● DATA SECTION:
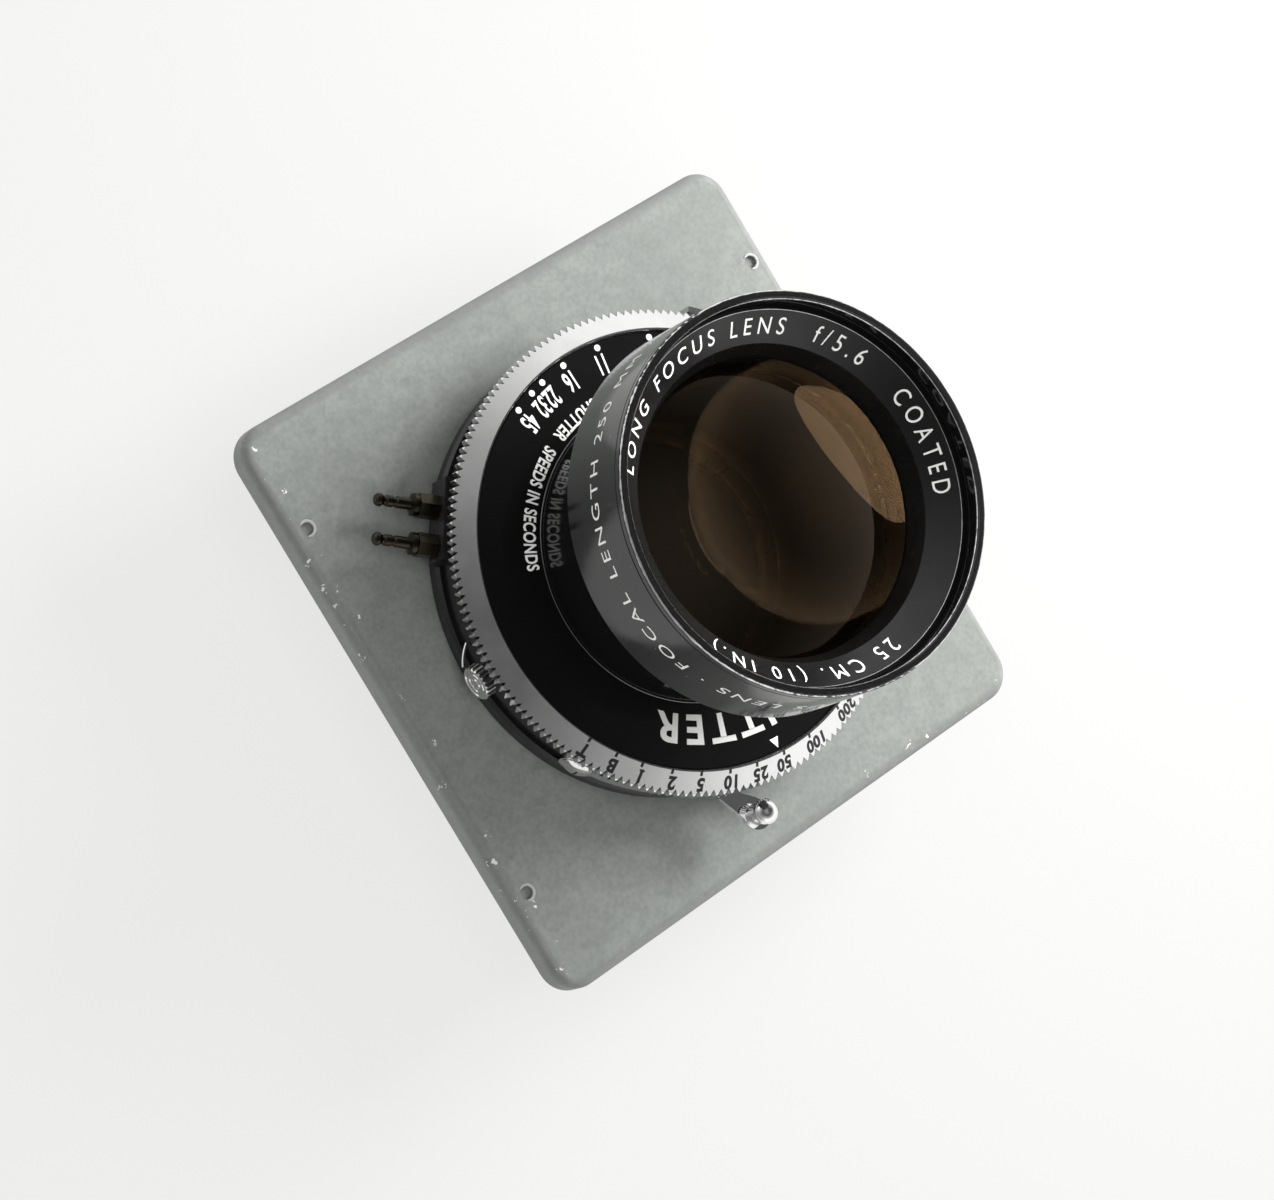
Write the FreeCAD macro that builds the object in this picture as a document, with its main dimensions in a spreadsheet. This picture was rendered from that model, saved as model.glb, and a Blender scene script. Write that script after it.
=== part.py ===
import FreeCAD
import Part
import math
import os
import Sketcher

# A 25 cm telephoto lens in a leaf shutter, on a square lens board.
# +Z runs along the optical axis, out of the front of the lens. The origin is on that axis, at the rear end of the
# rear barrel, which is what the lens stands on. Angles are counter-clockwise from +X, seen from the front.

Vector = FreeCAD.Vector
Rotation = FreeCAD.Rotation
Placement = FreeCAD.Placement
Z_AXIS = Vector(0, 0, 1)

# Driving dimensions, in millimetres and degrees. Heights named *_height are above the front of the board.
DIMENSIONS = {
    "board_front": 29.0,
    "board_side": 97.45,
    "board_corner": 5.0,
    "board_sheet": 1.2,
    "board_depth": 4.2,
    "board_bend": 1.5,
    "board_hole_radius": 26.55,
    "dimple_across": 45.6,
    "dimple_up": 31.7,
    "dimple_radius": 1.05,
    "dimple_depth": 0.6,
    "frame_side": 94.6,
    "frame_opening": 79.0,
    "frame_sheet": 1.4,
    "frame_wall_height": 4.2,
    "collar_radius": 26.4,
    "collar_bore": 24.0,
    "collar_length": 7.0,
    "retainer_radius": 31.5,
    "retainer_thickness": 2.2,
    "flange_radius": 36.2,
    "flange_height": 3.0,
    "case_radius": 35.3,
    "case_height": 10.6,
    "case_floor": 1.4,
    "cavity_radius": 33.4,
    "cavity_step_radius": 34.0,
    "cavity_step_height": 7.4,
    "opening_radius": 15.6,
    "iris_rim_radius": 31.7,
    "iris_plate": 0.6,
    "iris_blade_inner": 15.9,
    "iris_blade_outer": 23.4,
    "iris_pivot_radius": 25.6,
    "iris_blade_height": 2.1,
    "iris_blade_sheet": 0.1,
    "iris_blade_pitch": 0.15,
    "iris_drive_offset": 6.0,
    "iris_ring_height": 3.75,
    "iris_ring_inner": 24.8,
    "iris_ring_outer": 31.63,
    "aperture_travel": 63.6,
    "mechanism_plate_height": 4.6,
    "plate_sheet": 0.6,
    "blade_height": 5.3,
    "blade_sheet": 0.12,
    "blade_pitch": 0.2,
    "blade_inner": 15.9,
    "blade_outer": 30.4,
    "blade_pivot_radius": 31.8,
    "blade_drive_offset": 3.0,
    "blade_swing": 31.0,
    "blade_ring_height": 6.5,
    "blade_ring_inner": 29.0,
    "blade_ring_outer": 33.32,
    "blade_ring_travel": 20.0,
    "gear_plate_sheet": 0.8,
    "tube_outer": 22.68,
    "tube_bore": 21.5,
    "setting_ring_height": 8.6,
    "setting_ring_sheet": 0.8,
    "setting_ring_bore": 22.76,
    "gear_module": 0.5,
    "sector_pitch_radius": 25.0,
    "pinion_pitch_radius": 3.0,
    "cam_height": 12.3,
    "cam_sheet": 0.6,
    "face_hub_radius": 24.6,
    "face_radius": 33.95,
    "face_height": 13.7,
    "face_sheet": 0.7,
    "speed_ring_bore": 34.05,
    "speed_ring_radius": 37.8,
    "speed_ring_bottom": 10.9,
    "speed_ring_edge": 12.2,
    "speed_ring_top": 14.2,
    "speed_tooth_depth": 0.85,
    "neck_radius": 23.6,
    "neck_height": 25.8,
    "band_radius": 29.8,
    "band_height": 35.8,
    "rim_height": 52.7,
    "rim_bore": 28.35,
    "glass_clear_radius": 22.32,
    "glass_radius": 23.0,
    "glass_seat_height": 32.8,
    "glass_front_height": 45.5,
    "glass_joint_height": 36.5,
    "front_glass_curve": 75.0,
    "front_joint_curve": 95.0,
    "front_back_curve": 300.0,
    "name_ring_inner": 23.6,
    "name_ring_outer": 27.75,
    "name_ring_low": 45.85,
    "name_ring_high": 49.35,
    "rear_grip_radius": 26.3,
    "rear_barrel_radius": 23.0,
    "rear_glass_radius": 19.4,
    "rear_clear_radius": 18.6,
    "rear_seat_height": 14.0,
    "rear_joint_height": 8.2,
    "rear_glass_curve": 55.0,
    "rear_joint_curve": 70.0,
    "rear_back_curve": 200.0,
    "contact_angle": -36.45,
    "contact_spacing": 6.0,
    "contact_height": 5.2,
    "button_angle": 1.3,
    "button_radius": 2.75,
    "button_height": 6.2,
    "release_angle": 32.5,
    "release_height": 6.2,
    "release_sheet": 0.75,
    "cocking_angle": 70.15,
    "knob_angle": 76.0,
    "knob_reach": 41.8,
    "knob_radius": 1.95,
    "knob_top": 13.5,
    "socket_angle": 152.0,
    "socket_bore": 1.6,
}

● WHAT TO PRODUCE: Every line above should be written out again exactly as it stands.

● ANSWER TO THIS TASK:
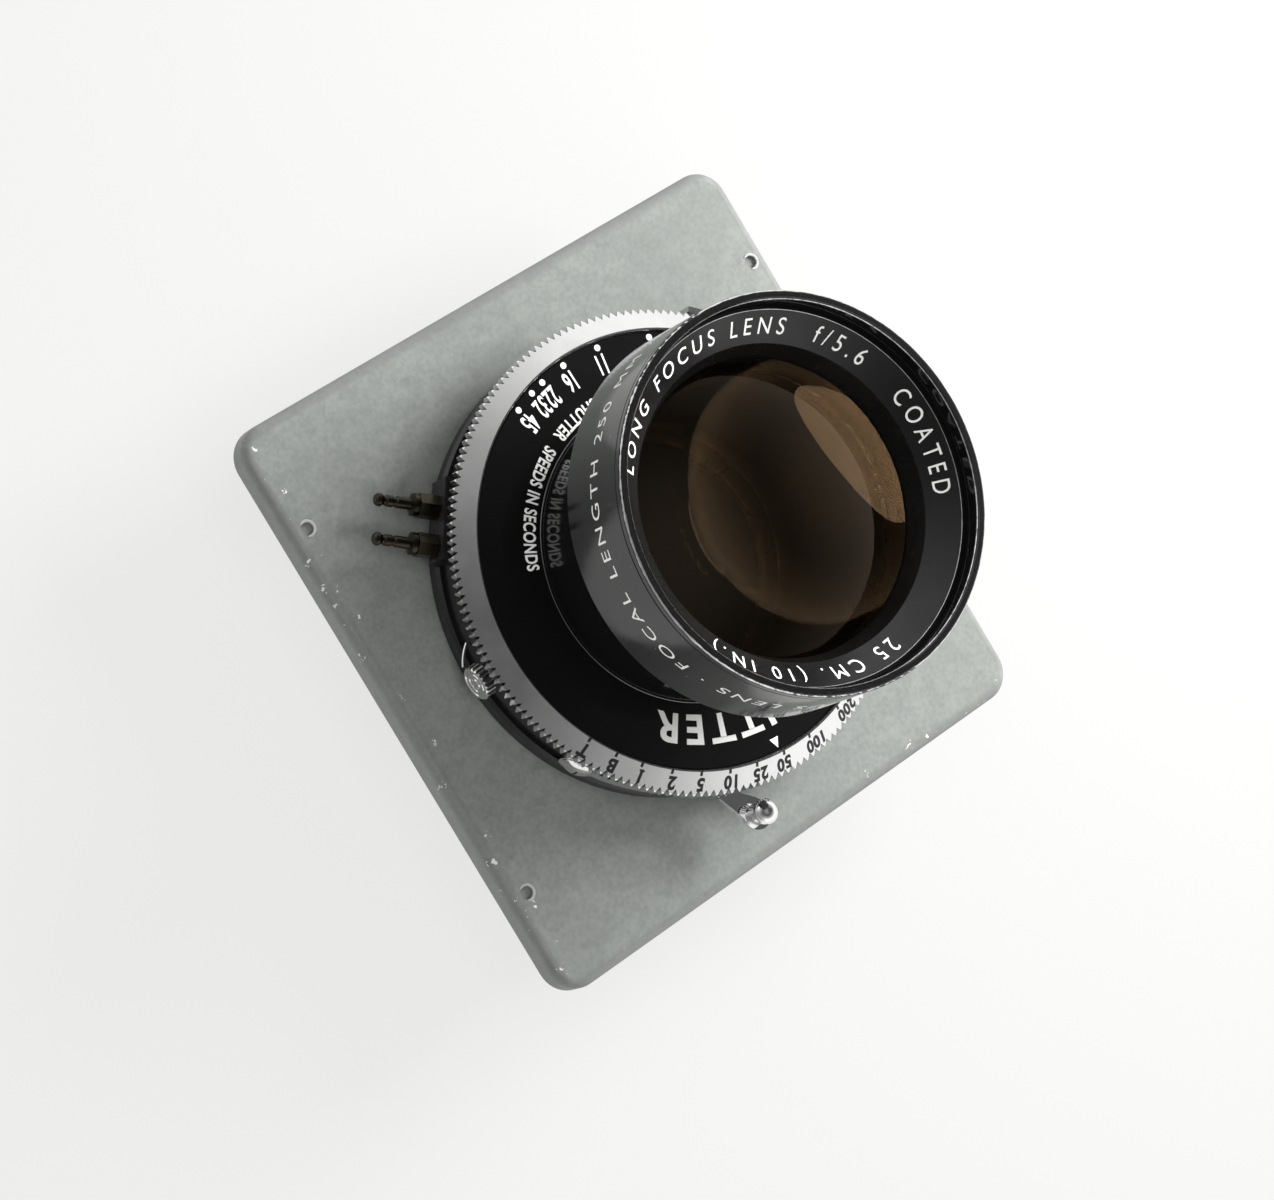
Write the FreeCAD macro that builds the object in this picture as a document, with its main dimensions in a spreadsheet. This picture was rendered from that model, saved as model.glb, and a Blender scene script. Write that script after it.
=== part.py ===
import FreeCAD
import Part
import math
import os
import Sketcher

# A 25 cm telephoto lens in a leaf shutter, on a square lens board.
# +Z runs along the optical axis, out of the front of the lens. The origin is on that axis, at the rear end of the
# rear barrel, which is what the lens stands on. Angles are counter-clockwise from +X, seen from the front.

Vector = FreeCAD.Vector
Rotation = FreeCAD.Rotation
Placement = FreeCAD.Placement
Z_AXIS = Vector(0, 0, 1)

# Driving dimensions, in millimetres and degrees. Heights named *_height are above the front of the board.
DIMENSIONS = {
    "board_front": 29.0,
    "board_side": 97.45,
    "board_corner": 5.0,
    "board_sheet": 1.2,
    "board_depth": 4.2,
    "board_bend": 1.5,
    "board_hole_radius": 26.55,
    "dimple_across": 45.6,
    "dimple_up": 31.7,
    "dimple_radius": 1.05,
    "dimple_depth": 0.6,
    "frame_side": 94.6,
    "frame_opening": 79.0,
    "frame_sheet": 1.4,
    "frame_wall_height": 4.2,
    "collar_radius": 26.4,
    "collar_bore": 24.0,
    "collar_length": 7.0,
    "retainer_radius": 31.5,
    "retainer_thickness": 2.2,
    "flange_radius": 36.2,
    "flange_height": 3.0,
    "case_radius": 35.3,
    "case_height": 10.6,
    "case_floor": 1.4,
    "cavity_radius": 33.4,
    "cavity_step_radius": 34.0,
    "cavity_step_height": 7.4,
    "opening_radius": 15.6,
    "iris_rim_radius": 31.7,
    "iris_plate": 0.6,
    "iris_blade_inner": 15.9,
    "iris_blade_outer": 23.4,
    "iris_pivot_radius": 25.6,
    "iris_blade_height": 2.1,
    "iris_blade_sheet": 0.1,
    "iris_blade_pitch": 0.15,
    "iris_drive_offset": 6.0,
    "iris_ring_height": 3.75,
    "iris_ring_inner": 24.8,
    "iris_ring_outer": 31.63,
    "aperture_travel": 63.6,
    "mechanism_plate_height": 4.6,
    "plate_sheet": 0.6,
    "blade_height": 5.3,
    "blade_sheet": 0.12,
    "blade_pitch": 0.2,
    "blade_inner": 15.9,
    "blade_outer": 30.4,
    "blade_pivot_radius": 31.8,
    "blade_drive_offset": 3.0,
    "blade_swing": 31.0,
    "blade_ring_height": 6.5,
    "blade_ring_inner": 29.0,
    "blade_ring_outer": 33.32,
    "blade_ring_travel": 20.0,
    "gear_plate_sheet": 0.8,
    "tube_outer": 22.68,
    "tube_bore": 21.5,
    "setting_ring_height": 8.6,
    "setting_ring_sheet": 0.8,
    "setting_ring_bore": 22.76,
    "gear_module": 0.5,
    "sector_pitch_radius": 25.0,
    "pinion_pitch_radius": 3.0,
    "cam_height": 12.3,
    "cam_sheet": 0.6,
    "face_hub_radius": 24.6,
    "face_radius": 33.95,
    "face_height": 13.7,
    "face_sheet": 0.7,
    "speed_ring_bore": 34.05,
    "speed_ring_radius": 37.8,
    "speed_ring_bottom": 10.9,
    "speed_ring_edge": 12.2,
    "speed_ring_top": 14.2,
    "speed_tooth_depth": 0.85,
    "neck_radius": 23.6,
    "neck_height": 25.8,
    "band_radius": 29.8,
    "band_height": 35.8,
    "rim_height": 52.7,
    "rim_bore": 28.35,
    "glass_clear_radius": 22.32,
    "glass_radius": 23.0,
    "glass_seat_height": 32.8,
    "glass_front_height": 45.5,
    "glass_joint_height": 36.5,
    "front_glass_curve": 75.0,
    "front_joint_curve": 95.0,
    "front_back_curve": 300.0,
    "name_ring_inner": 23.6,
    "name_ring_outer": 27.75,
    "name_ring_low": 45.85,
    "name_ring_high": 49.35,
    "rear_grip_radius": 26.3,
    "rear_barrel_radius": 23.0,
    "rear_glass_radius": 19.4,
    "rear_clear_radius": 18.6,
    "rear_seat_height": 14.0,
    "rear_joint_height": 8.2,
    "rear_glass_curve": 55.0,
    "rear_joint_curve": 70.0,
    "rear_back_curve": 200.0,
    "contact_angle": -36.45,
    "contact_spacing": 6.0,
    "contact_height": 5.2,
    "button_angle": 1.3,
    "button_radius": 2.75,
    "button_height": 6.2,
    "release_angle": 32.5,
    "release_height": 6.2,
    "release_sheet": 0.75,
    "cocking_angle": 70.15,
    "knob_angle": 76.0,
    "knob_reach": 41.8,
    "knob_radius": 1.95,
    "knob_top": 13.5,
    "socket_angle": 152.0,
    "socket_bore": 1.6,
}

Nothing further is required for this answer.